As the author explains, “A lot of my life sounds like a lie because I’m not perfect and I do a lot of weird and stupid things.” Indeed.
Tipping Sacred Cows: Kick the Bad Work Habits that Masquerade as Virtues by Jake Breeden (Jossey-Bass, $25.95)
Most of us learned at an early age that in order to make it in the business world we should try our best, work well with others, and produce excellent work. According to Jake Breeden, a faculty member at Duke Corporate Education and a top-rated provider of custom executive education, these three chosen nuggets of advice, in practice, have a dark side that can actually hinder success.
His new book, which is based on his experience coaching thousands of leaders in 27 countries, reveals what it takes to overcome the dangerous behaviors that masquerade as virtues at work and how you can lead with fewer self-imposed limitations and greater results. He presents the negativity of seven of the most sacred cows, namely Balance, Collaboration, Creativity, Excellence, Fairness, Passion and Preparation, and offers proven strategies of how to overcome their allure and achieve real results.
Let the cow tippings begin!
Young Titan: The Making of Winston Churchill by Michael Shelden (Simon & Schuster, $30)
Much has been written about Winston Churchill the man but little attention has been paid to his remarkable early political career before a fall from grace precipitated his “wilderness years” during the years between the two World Wars. Michael Shelden offers the first in-depth exploration of this period in a book that is highly readable, meticulously researched, and rich in detail.
As Shelden explains, “History likes winners, and the image of the older, victorious Churchill has long overshadowed the story of the eager younger man who soared to prominence only to find that he had overreached, and who left office with his reputation in tatters.”

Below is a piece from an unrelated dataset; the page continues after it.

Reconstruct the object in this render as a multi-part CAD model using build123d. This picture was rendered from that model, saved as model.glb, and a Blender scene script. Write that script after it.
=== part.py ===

He adds that in many ways this early period is the most colorful of his career and the key to his character. Shelden points out that it was an exhilarating time full of drama, political intrigue, personal courage, and, yes, grave miscalculations.

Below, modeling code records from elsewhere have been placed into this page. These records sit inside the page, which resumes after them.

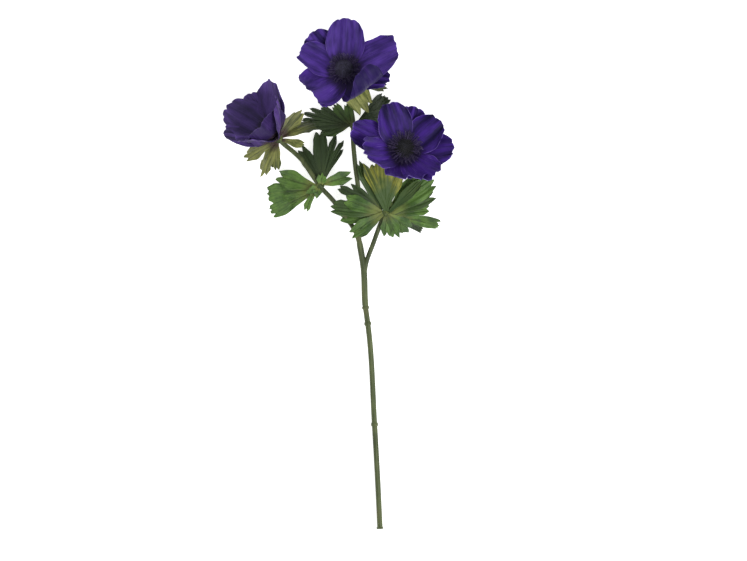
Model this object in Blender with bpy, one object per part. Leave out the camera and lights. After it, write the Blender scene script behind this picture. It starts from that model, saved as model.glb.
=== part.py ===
"""A spray of three violet anemones on one branching stem, lying down with its blooms turned up.

Lengths are millimetres in the tables below and become metres when a mesh is made.
The surface it lies on is the plane z = 0. The stem's cut end is the start of the
layout: +Y runs up the stem, +X to the right and +Z up from the surface.
Angles are degrees.
"""

import math
import random
from collections import namedtuple

import bmesh
import bpy
from mathutils import Matrix, Vector

MM = 0.001
GAP = 0.3  # between pieces that touch on the real spray

# ---------------------------------------------------------------- stem
MAIN_RADIUS = 2.7
FORK_RADIUS = 3.1
BRANCH_RADIUS = 2.3
JOINT_RADIUS = 3.5
STEM_SIDES = 10
BRANCH_SIDES = 8
STEM_SPACING = 16.0
FORK = (-21, 286, 19)
MAIN_STEM = [(0, 0, 3.32), (-2.4, 50, 5.5), (-5.4, 103, 8), (-11.3, 196, 12.5), (-14.4, 219, 14)]
FORK_STEM = [(-13.9, 214, 13.7), (-14.6, 222, 14.2), (-16.2, 257, 16.5), FORK]
LEFT_BRANCH = [(-19.7, 279, 18.5), (-24, 292, 19.4), (-33, 306, 20.5), (-47, 324, 22)]
LEFT_BRANCH += [(-59, 337, 21.5), (-67, 348.5, 20.5), (-77, 363, 18.5), (-86, 371.5, 17)]
TOP_BRANCH = [(-20, 280, 18.5), (-21, 290, 19.4), (-20.5, 306, 20.8), (-19, 331, 23)]
TOP_BRANCH += [(-22.5, 362, 25), (-25.3, 386, 26.5), (-26.2, 397, 27), (-29.5, 417, 28.5)]
RIGHT_BRANCH = [(-16, 247, 16), (-13.5, 262, 17.5), (-7, 280, 19.5), (0, 299, 22)]
RIGHT_BRANCH += [(4.7, 310, 23.5), (8.5, 320, 24.8), (15, 338, 27)]
JOINTS = [0.02, 103, 202, 218]  # how far up the main stem each ring stands
# a ring's (radius, height along the stem), with its ends sunk in the stem
JOINT_SUNK = MAIN_RADIUS - 0.3
JOINT_PROFILE = [(JOINT_SUNK, -1.9), (JOINT_RADIUS, -0.9), (JOINT_RADIUS, 0.9), (JOINT_SUNK, 1.9)]
STRAIGHT_END = 16.0  # the end of each branch that runs straight into its bloom

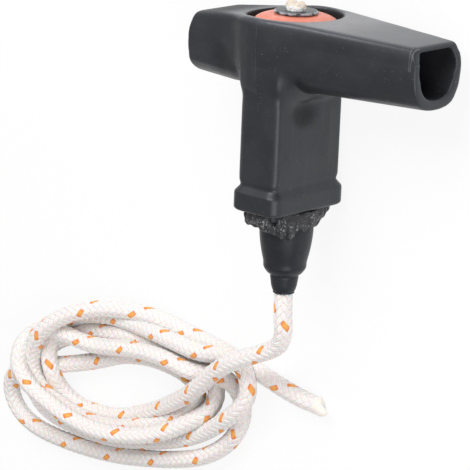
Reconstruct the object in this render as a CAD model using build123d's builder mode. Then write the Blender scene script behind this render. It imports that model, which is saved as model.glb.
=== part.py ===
# Recoil starter handle: a moulded T grip with a damped rope seat, and its rope.
# Millimetres. The handle lies on its back, as it comes to rest: the bar runs
# along X, the stem runs down from the bar along -Y, and +Z is up.
# Depths are measured from the palm face of the bar, down the stem.

import math
import os

from build123d import *

# Grip bar
grip_short = 28.4          # stem axis to the end of the short arm
grip_long = 46.1           # stem axis to the end of the long arm
end_half_width = 8.85      # where the end is widest
boss_half_width = 14.7     # over the stem; the handle rests on it
side_bulge = 0.75          # fullness of the end's sides below the palm edge
short_arm_droop = 3.0      # drop of the palm face at the short arm's end
long_arm_droop = 1.15
short_arm_sag = 19.3       # lowest edge at the short arm's end
long_arm_sag = 17.0
boss_depth = 18.9          # lowest edge of the bar at the stem
palm_edge_radius = 1.0
end_lean = 2.0             # the ends stand out below the palm face
lean_reach = 5.5
long_arm_swell = 0.4       # extra half width where the arm meets the boss
short_arm_swell = 1.75
swell_reach = 9.0
long_arm_flat = 9.0        # the palm face stays level this far from the axis
short_arm_flat = 3.0
short_arm_belly = 0.7      # fullness of the short arm's lowest edge
long_arm_taper = 0.119     # loss of half width for each millimetre along
short_arm_taper = 0.145
swell_sections = (-15, -11.4, -9.6, -8.2, -7.2, -6.4, -3.2, 0, 3.2, 6.4, 7.2, 8.2, 9.6, 11.4)   # from the axis

# Finger pockets in the arm ends
pocket_wall = 1.9
pocket_roof = 1.3
pocket_sole = 2.6
web_beside_hole = 2.2

# Stem and its rim flange
stem_half_x = 6.4
stem_half_z = 12.5
stem_corner = 2.3
stem_wall = 1.6
stem_length = 50.1
flange_step = 1.3
flange_height = 4.9
flange_shoulder = 1.6
flange_corner = 3.0
flange_edge = 0.6
root_radius = 5.0          # blend of the arms into the stem
root_fullness = 0.27       # how much squarer the bar is where it runs into the stem
root_flare = 1.1           # the stem is this much deeper where it enters the bar
root_top = 10.0
root_bottom = 22.0
panel_half_width = 9.3
panel_top = 23.0
panel_bottom = 41.5
panel_height = 0.35
panel_corner = 5
sink_radius = 2.9          # sink mark in the panel
sink_depth = 0.45
sink_at = 27.5

# Rope seat in the top of the boss
seat_radius = 12.1
seat_depth = 12.4
cap_rim_radius = 10.3
cap_guide_gap = 0.3
cap_guide_depth = 4.6
cap_depth = 6.4
cap_crown_radius = 6.3
cap_crown = 0.3
cap_edge = 2.5
disc_radius = 5.8
disc_thickness = 1.9
knot_height = 2.2

# Rope
rope_diameter = 5.0
rope_seat_gap = 0.1
rope_run_gap = 0.2

# Damper
damper_gap = 0.4
damper_groove = 1.0
damper_grooves = 4

# End plug with its nozzle
plug_gap = 0.1
plug_spigot = 3.0
bead_inset = 1.6
bead_height = 2.9
bead_wobble = 0.35
bead_collar = 0.45         # the bead's width where it passes the nozzle
plate_thickness = 1.9
plate_corner = 2.4
nozzle_root_radius = 6.95
nozzle_shoulder = 3.2      # straight part above the bead
nozzle_waist_radius = 5.2
nozzle_waist = 1.8         # from the waist to the step
nozzle_fullness = 0.54
nozzle_step_radius = 4.3
nose_radius = 3.55
nose_tip_radius = 3.15
nose_length = 5.4          # from the step to the tip
nozzle_reach = 22.9        # from the stem's end to the nozzle's tip

# Coil on the floor
coil_half_length = 50.2
coil_half_width = 23.4
coil_turn = 15.5           # degrees from the bar's direction
coil_across = -68.75       # coil's centre, from the stem's axis and the nozzle's tip
coil_along = -45.5
eye_half_length = 21.0
eye_half_width = 5.6

# Places worked out from the sizes above
rope_radius = rope_diameter / 2
nozzle_length = stem_length + nozzle_reach
nozzle_step_depth = nozzle_length - nose_length
stem_x = (grip_short - grip_long) / 2
palm_y = (nozzle_length - disc_thickness + cap_crown - knot_height) / 2
axis_z = boss_half_width
tip_y = palm_y - nozzle_length
cavity_half_x = stem_half_x - stem_wall
cavity_half_z = stem_half_z - stem_wall
flange_half_x = stem_half_x + flange_step
flange_half_z = stem_half_z + flange_step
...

This is an original, indelible portrait of one of history’s greatest leaders as a young man. “Young Titan” fills in many of the missing pieces and provides readers with a better understanding of this extraordinary man.
Perilous Moon: Occupied France, 1944 – The End Game by Stuart Nimmo (Casemate, $34.95)

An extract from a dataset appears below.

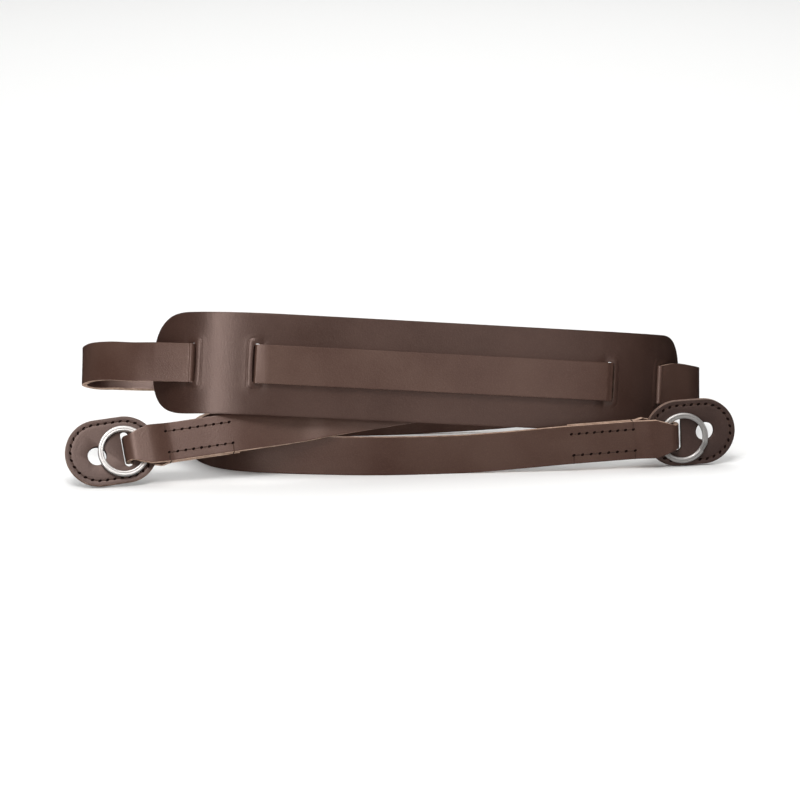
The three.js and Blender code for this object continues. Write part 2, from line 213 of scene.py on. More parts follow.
pad_half = pad_length / 2
pad_end_radius = pad_height / 2
pad_flat_half = pad_half - pad_end_radius
tip = [
    pad_flat_half
    + pad_end_radius
    * math.sin(math.pi / 2 * side / (pad_tip_columns + tip_share)) ** (2 / end_roundness)
    for side in range(pad_tip_columns, 0, -1)
]
near_slot = 3.2
fine_column = 0.32
outer_edge = slot_centres[-1] + slot_half_width + near_slot
stations = sorted(
    centre + side * (slot_half_width + past)
    for centre in slot_centres
    for side in (-1, 1)
    for past in (0, near_slot)
)
pad_columns = [-along for along in tip if along > outer_edge + fine_column]
for start, end in zip(stations, stations[1:]):
    from_slot = min(abs((start + end) / 2 - centre) for centre in slot_centres)
    beside_slot = from_slot < slot_half_width + near_slot
    pad_columns += split_evenly(start, end, fine_column if beside_slot else pad_column)
pad_columns += [stations[-1]] + [along for along in tip[::-1] if along > outer_edge + fine_column]
# Rows as shares of the pad's half height: close together at the slots' ends
slot_row = slot_half_height / pad_end_radius
lip_row = near_slot / pad_end_radius
corner_row = 0.12
fine_row = 0.35 / pad_end_radius
coarse_row = 0.055
pad_rows = []
for start, end, spacing in (
    (-1, -slot_row - lip_row, coarse_row),
    (-slot_row - lip_row, -slot_row, fine_row),
    (-slot_row, corner_row - slot_row, fine_row),
    (corner_row - slot_row, slot_row - corner_row, coarse_row),
    (slot_row - corner_row, slot_row, fine_row),
    (slot_row, slot_row + lip_row, fine_row),
    (slot_row + lip_row, 1, coarse_row),
):
    pad_rows += split_evenly(start, end, spacing)
pad_rows.append(1)


def pad_outline(along, up):
    past = max(0, abs(along) - pad_flat_half) / pad_end_radius
    share = max(0, 1 - past**end_roundness) ** (1 / end_roundness)
    return Vector((along, up * pad_end_radius * share, 0))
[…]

This is the final days of Occupied France during World War II as seen through the eyes of British bomber pilot Neil Nimmo and supplemented with newly discovered period photographs.
Shot down by Luftwaffe nightfighter pilot Helmut Bergmann, Nimmo parachutes into a field between Amiens and Abbeville, just as the Occupation comes to a bloody end. This book follows both Bergmann and Nimmo and is must reading for anyone even remotely interested in this period of history.
Voices of the Pacific: Untold Stories from the Marine Heroes of World War II by Adam Makos with Marcus Brotherton (Berkley Caliber, $27.95)
This graphic account follows fifteen Marines from the Pearl Harbor attack and their intense boot camp training, through battles with the Japanese on Guadalcanal, Cape Gloucester, Peleliu, and Okinawa, and eventually their return home after V-J Day. This is an oral history of the Pacific War through the words of the men who fought on the front lines.
With unprecedented access to the veterans, rare photographs, and unpublished memoirs, Makos and Brotherton have produced an incredible historic record of American bravery and sacrifice.
Makos is co-author of “A Higher Call” and Brotherton best known for his literary collaborations and his contributions to more than twenty-five books including “Call of Duty” and “A Company of Heroes.”